On the power of bounded asynchrony: convergence by autonomous robots with limited visibility

A distributed algorithm \({\mathcal {A}}\) solves the Point Convergence task if an arbitrarily large collection of entities, starting in an arbitrary configuration, move under the control of \({\mathcal {A}}\) to eventually form and thereafter maintain configurations in which the separation between all entities is arbitrarily small. This fundamental task in the standard \(\mathcal {OBLOT}\) model of autonomous mobile entities has been previously studied in a variety of settings, including full visibility, exact measurements (including distances and angles), and synchronous activation of entities. Our study concerns the minimal assumptions under which entities, moving asynchronously with limited and unknown visibility range and subject to limited imprecision in measurements, can be guaranteed to converge in this way.

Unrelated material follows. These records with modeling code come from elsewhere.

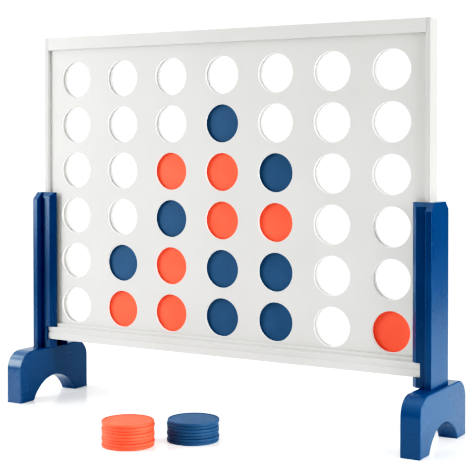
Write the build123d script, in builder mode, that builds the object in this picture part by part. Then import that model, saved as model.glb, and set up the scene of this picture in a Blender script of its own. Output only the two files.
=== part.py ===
"""Giant four in a row: a white two-panel board standing between two blue posts on arched feet.

Every piece is a separate solid in its own file.  Millimetres, +Z up, ground at Z = 0.
X runs along the board, Y runs from the players' front side to the back.  The origin is
on the ground at the middle of the whole set, loose stacks of discs included.
"""
from build123d import *
from math import cos, sin
import os

# ---------------------------------------------------------------- driving dimensions
columns = 7
rows = 6
column_pitch = 120.0
disc_diameter = 95.0
disc_thickness = 5.6
disc_gap = 0.3
row_pitch = disc_diameter + disc_gap
grid_z = 436.2                # height of the middle of the grid of view holes
view_hole_radius = 37.6

panel_thickness = 5.9
panel_gap = 6.4
board_top_z = 763.8
board_bottom_z = 123.2
side_board_width = 8.8
side_board_depth = 32.6
board_half_width = 437.8
rail_thickness = 7.2
top_rail_height = 25.8
bottom_rail_top_z = 156.0
divider_width = 23.0

bar_half_length = 423.6
bar_top_z = 149.2
bar_thickness = 8.4
bar_undercut = 2.6
bar_ledge = 2.0

slider_top_z = 150.2             # the lowest discs of every column rest here
slider_thickness = 6.0
slider_width = 12.0
slider_bridge = 14.0
slider_travel = 55.0
slide_clearance = 0.2

post_top_z = 435.7
post_board_inner_x = 438.5
post_board_thickness = 12.1
post_board_depth = 83.6
post_board_chamfer = 15.0
strip_inner_x = 406.2
strip_thickness = 12.2
channel_half_width = 16.6
strip_chamfer = 8.0
strip_bevel = 10.0             # along the inner upright edge, away from the board
notch_clearance = 0.6

foot_inner_x = 422.0
foot_outer_x = 460.2
foot_height = 105.2
foot_half_length = 111.0
foot_corner_radius = 36.0
foot_forward = 3.0
arch_half_width = 69.0
arch_height = 43.4

orange_stack_x = -32.6
orange_stack_forward = 277.9
orange_stack_count = 8
blue_stack_x = 47.6
blue_stack_forward = 187.4
blue_stack_count = 7

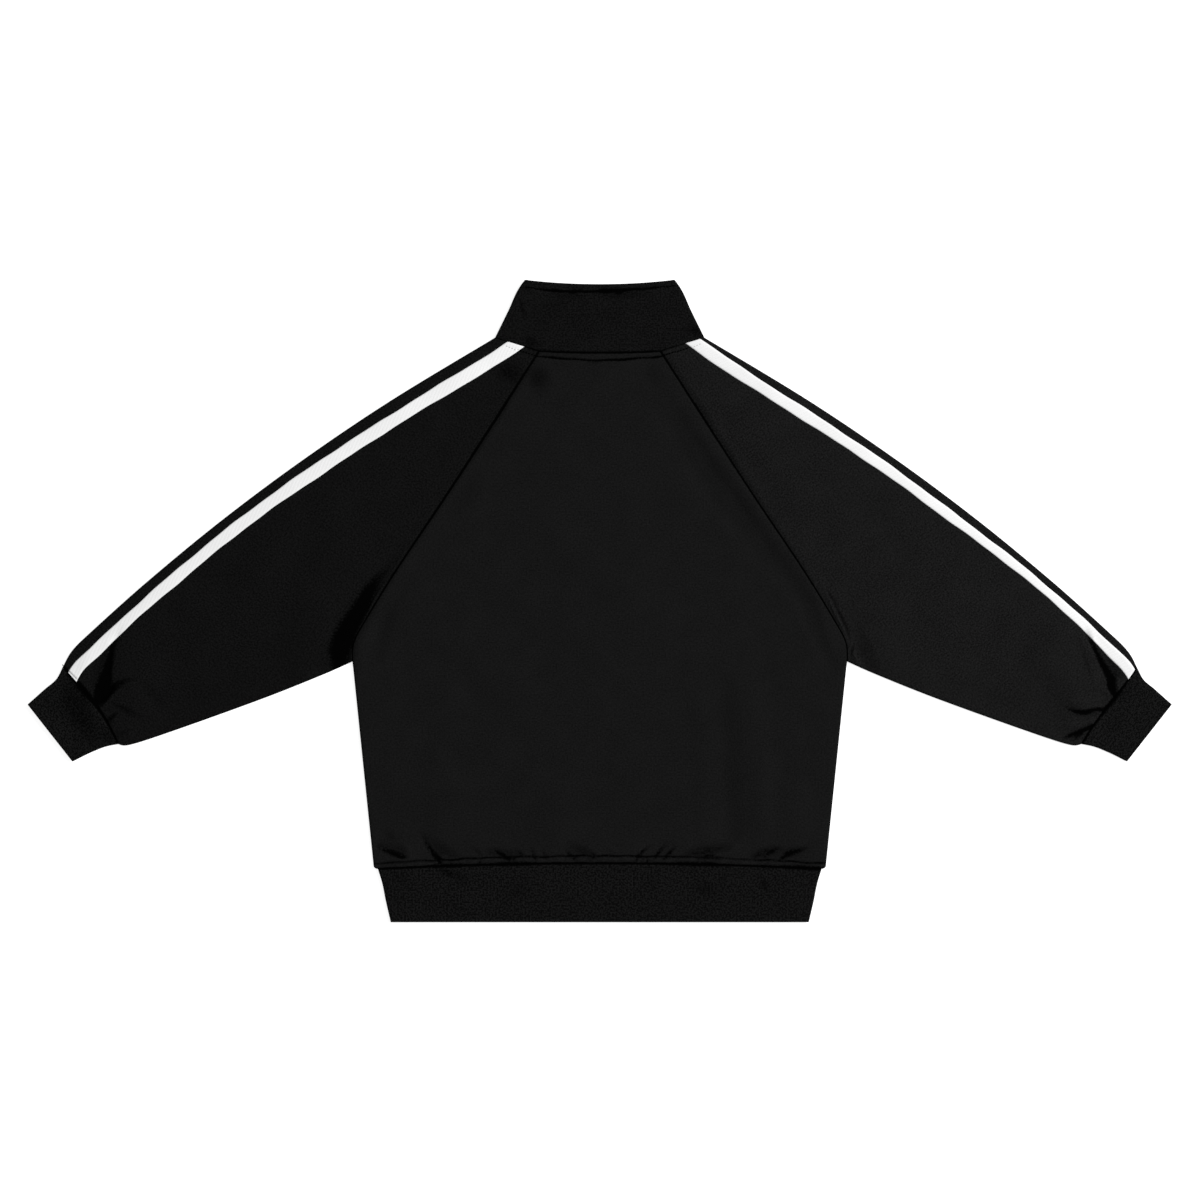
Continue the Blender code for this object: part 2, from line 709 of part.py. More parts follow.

We present an algorithm operating under these constraints that solves Point Convergence, for entities moving in two or three dimensional space, with any bounded degree of asynchrony. We also prove that under similar realistic constraints, but unbounded asynchrony, Point Convergence in the plane is not possible in general, contingent on the natural assumption that algorithms maintain the (visible) connectivity among entities present in the initial configuration. This variant, that we call Cohesive Convergence, serves to distinguish the power of bounded and unbounded asynchrony in the control of autonomous mobile entities, settling a long-standing question whether in the Euclidean plane synchronously scheduled entities are more powerful than asynchronously scheduled entities.